Living through the climate crisis can bring fear, helplessness, anger, guilt, and exhaustion. It can also cause solastalgia: the distress of seeing your home environment deteriorate while you are still living in it. It is the grief of watching familiar places become hotter, harsher, more damaged, or less safe. Research and public health bodies increasingly recognize climate change as a mental health issue, linked to anxiety, grief, distress, and trauma.

So this is not just a conversation about climate science or environmental campaigns. It is also a conversation about mental health.

What does it do to us when we are told to care deeply about the planet, but are only given small and symbolic ways to respond? What does it do to us when the burden of “doing something” is pushed onto individuals, while the real levers of power remain in the hands of institutions, industries, and governments?

That is why we need more than an hour.

We need more than gestures that make concern visible. We need climate action that is scientific, collective, and material: action that cuts emissions, protects communities, and responds to the crisis at the scale the science demands. We also need ways of coping that do not rely on denial, false optimism, or private guilt.

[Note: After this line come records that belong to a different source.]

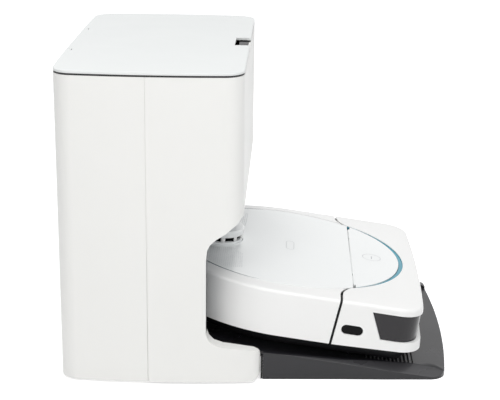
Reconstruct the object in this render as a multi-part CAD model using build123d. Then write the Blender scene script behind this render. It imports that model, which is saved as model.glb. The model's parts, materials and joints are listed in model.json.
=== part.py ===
from build123d import *
import math
import os

os.makedirs("parts", exist_ok=True)

# Shared clearances
running_gap = 0.05
slip_gap = 0.4
seam_gap = 0.6

# Robot outline and skin
half_width = 166.5
rear_centre = 58.2
nose_x = 234.0
nose_bow = 5.0
nose_lean = 5.5
nose_corner = 30.0
brow_fall = 1.6
brow_round = 4.5
rim_low_z = -60.0
rim_rise = 3.5
rim_inset = 22.0
skin = 2.5
bay_gap = 5.0

# Station tower
foot_gap = 10.1
foot_width = 15.4
tower_rear_x = -243.5
tower_front_x = -18.0
tower_side_bow = 6.0
tower_rear_bow = 3.0
tower_corner = 24.0
tower_bottom = 2.8
tower_rim = 382.6
tower_wall = 3.0
tower_floor = 3.0
shell_seam_x = -132.0
lid_thickness = 3.0
lid_lift = 2.4
lid_skin = 1.8
lid_rim = 12.0
deck_thickness = 3.0
deck_drop = 5.0

# Side notch and feet of the front shell
foot_front_x = 4.5
foot_corner = 13.0
bay_mouth_height = 210.0
notch_rise = 48.0
notch_back_x = -61.7
notch_curve = [(-20, 1), (-24, -4.4), (-31, -9.5), (-39, -16), (-50, -23), (-57, -29.5),
               (-60.3, -36.5), (notch_back_x, -50)]
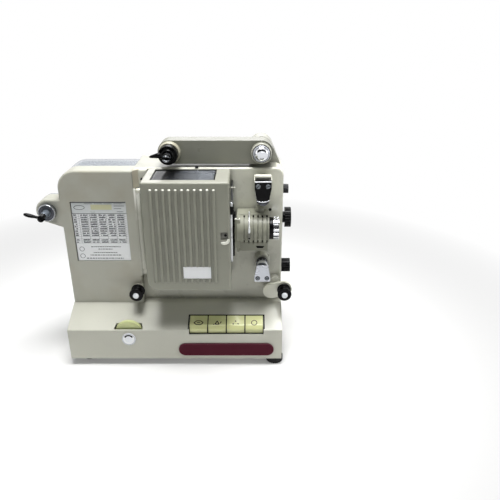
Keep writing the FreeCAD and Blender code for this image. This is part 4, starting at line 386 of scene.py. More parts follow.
paint("supply_spindle", "black", lambda p: reach(p, *SUPPLY) > 5.0 and p.y < 44)
# Dark steel on the spindle's end: painted reflection, the chrome tip darker where it mirrors dark
# surroundings.
paint("supply_spindle", "dark_steel", lambda p: reach(p, *SUPPLY) < 5.0 and 22.3 < p.y < 35)
# Hinge column on the door: painted highlight, lighter towards its top.
paint("lamp_house_door", "column_highlight_cream", lambda p: reach(p, -36.5, 40.0, "Z") < 4.5 and p.x < -34.5)
# Top faces toned for the overhead light: lighter on the door and panel, darker on the casting;
# painted light and shade.
paint("lamp_house_door", "top_lighting_cream", lambda p: p.z > 218.9)
paint("main_casting", "top_lighting_cream", lambda p: p.z > 219.9)
paint("left_panel", "cream", lambda p: p.z > 219.4)
# Boss and top of the supply arm: painted light and painted shade.
paint("supply_arm", "boss_cream", lambda p: p.y < 49.8 and p.x < 20)
paint("supply_arm", "arm_top_cream", lambda p: p.z > 249.5 and p.y > 50.2)
# Groove between the panel and the hinge column: painted light, lighter and without corner
# darkening.
paint("left_panel", "groove_lit_cream", lambda p: p.x > -41.6 and p.z > 199)
paint("main_casting", "groove_lit_cream", lambda p: p.x < -35.7 and p.y < 48 and 199 < p.z < 219.8)
# Stop boss of the roller arm: painted highlight.
paint("main_casting", "highlight_cream", lambda p: reach(p, 116.8, 82.8) < 5.4 and p.y < 46.9)
paint("takeup_spindle", "black", lambda p: p.y < 17.5)
# Painted shadow: the lug below the upper keeper gets the dark door tone.
paint("main_casting", "door_cream",
      lambda p: abs(p.x - 98.5) < 6.5 and p.y < 46.9 and 172.2 < p.z < 177.4)
paint("left_roller_post", "white", lambda p: p.y < 18)
paint("roller_arm", "white", lambda p: p.y < 18)
paint("focus_ring", "black", lambda p: reach(p, *LENS, "X") < 12.45)
paint("lower_keeper", "cream", lambda p: p.y > 17.5)
paint("upper_sprocket", "dark_steel", lambda p: p.y < 18.2)
# Front of the lower sprocket darkened, part of its painted shade bands.
paint("lower_sprocket", "dark_steel", lambda p: p.y < 20)


# Shapes
def along(axis, centre, distance, radius=0.0, angle=0.0):
    """A point round an axis: centre is the two other coordinates, in order."""
    u = centre[0] + radius * math.cos(angle)
    v = centre[1] + radius * math.sin(angle)
    return {"X": (distance, u, v), "Y": (u, distance, v), "Z": (u, v, distance)}[axis]


def add_piece(name, made, looks, body, stands_for=(), angle=30.0):
    """Turn a bmesh into a piece that rides on a body."""
    bmesh.ops.remove_doubles(made, verts=made.verts, dist=1e-7)
    bmesh.ops.recalc_face_normals(made, faces=made.faces)
    mesh = bpy.data.meshes.new(name)
    made.to_mesh(mesh)
    made.free()
    for look in looks.split():
        mesh.materials.append(MATERIALS[look])
    mesh.shade_smooth()
    mesh.set_sharp_from_angle(angle=math.radians(angle))
    piece = new_object(name, mesh)
    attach(piece, body)
    if stands_for:
        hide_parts(*stands_for)
    return piece


def revolve(made, axis, centre, profile, steps=72):
    """Turn a profile of (distance, radius) pairs round an axis."""
    rings = []
    for distance, radius in profile:
        if radius <= 0:
            rings.append([made.verts.new(place(*along(axis, centre, distance)))])
        else:
            rings.append([made.verts.new(place(*along(axis, centre, distance, radius,
                                                      math.tau * step / steps)))
                          for step in range(steps)])
    for low, high in zip(rings, rings[1:]):
        for step in range(steps):
            corners = [low[step % len(low)], low[(step + 1) % len(low)],
                       high[(step + 1) % len(high)], high[step % len(high)]]
            corners = [corner for index, corner in enumerate(corners)
                       if corner not in corners[:index]]
            if len(corners) > 2:
                made.faces.new(corners)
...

What to do about the climate crisis

  • Push for rapid cuts in greenhouse gas emissions, especially in energy, transport, buildings, industry, and land use, because the IPCC identifies these as major sectors for mitigation.
  • Support a shift away from fossil-fuel dependence and toward cleaner energy systems, since limiting warming requires deep reductions in energy-system emissions.
  • Back public transport, walkable cities, and safer urban design, not just private “green choices,” because emissions are shaped by infrastructure and settlement patterns.
  • Reduce food waste, which also cuts wasted land, water, labor, fuel, and methane-related emissions.
  • Treat climate action as both mitigation and adaptation: cutting emissions while also preparing communities for heat, floods, storms, and other climate impacts that already affect health and safety.
  • Support science-based climate policy, disaster preparedness, and climate-resilient public systems rather than relying solely on awareness campaigns.
  • Keep asking who controls the biggest levers: energy systems, transport, land use, urban planning, industry, and public health systems. That is where large-scale change must happen.

How to cope in healthy ways

  • Name what you are feeling honestly: fear, grief, anger, numbness, guilt, or solastalgia.
  • Remind yourself that distress about the climate crisis is a reasonable response to a real threat to health, safety, and everyday life.
  • Avoid carrying climate responsibility as though it belongs to you alone. The crisis is structural, even if your response can still matter.
  • Stay connected to other people. Community support and shared action help make climate distress more bearable.
  • Limit doom-scrolling and nonstop catastrophe exposure. Staying informed matters, but overwhelm can turn concern into paralysis.
  • Stay involved in concrete, meaningful action. Action does not erase fear, but it can reduce helplessness.
  • Keep a relationship with place: care for your neighborhood, your community, and the spaces that still matter to you.
  • Let hope come from shared effort and material change, not from pretending the crisis is smaller than it is.

Earth Hour may still matter as a reminder that people want to care, and it should not end with the lights going off. If the hour opens a conversation, then that conversation should move toward something deeper: not just awareness, but accountability; not just symbolism, but solidarity; not just anxiety, but ways of coping that help us remain human in the middle of a crisis.

Because the climate crisis asks more from us than a performance of concern.

It asks for more than an hour.

Questions: 

  1. In what ways has the climate crisis shaped how you feel about your future, safety, or sense of home?
  2. How do public conversations and campaigns about climate action shape the way people understand, carry, or cope with the crisis?
  3. What kinds of structural changes are needed so that climate responsibility is not left to individuals alone?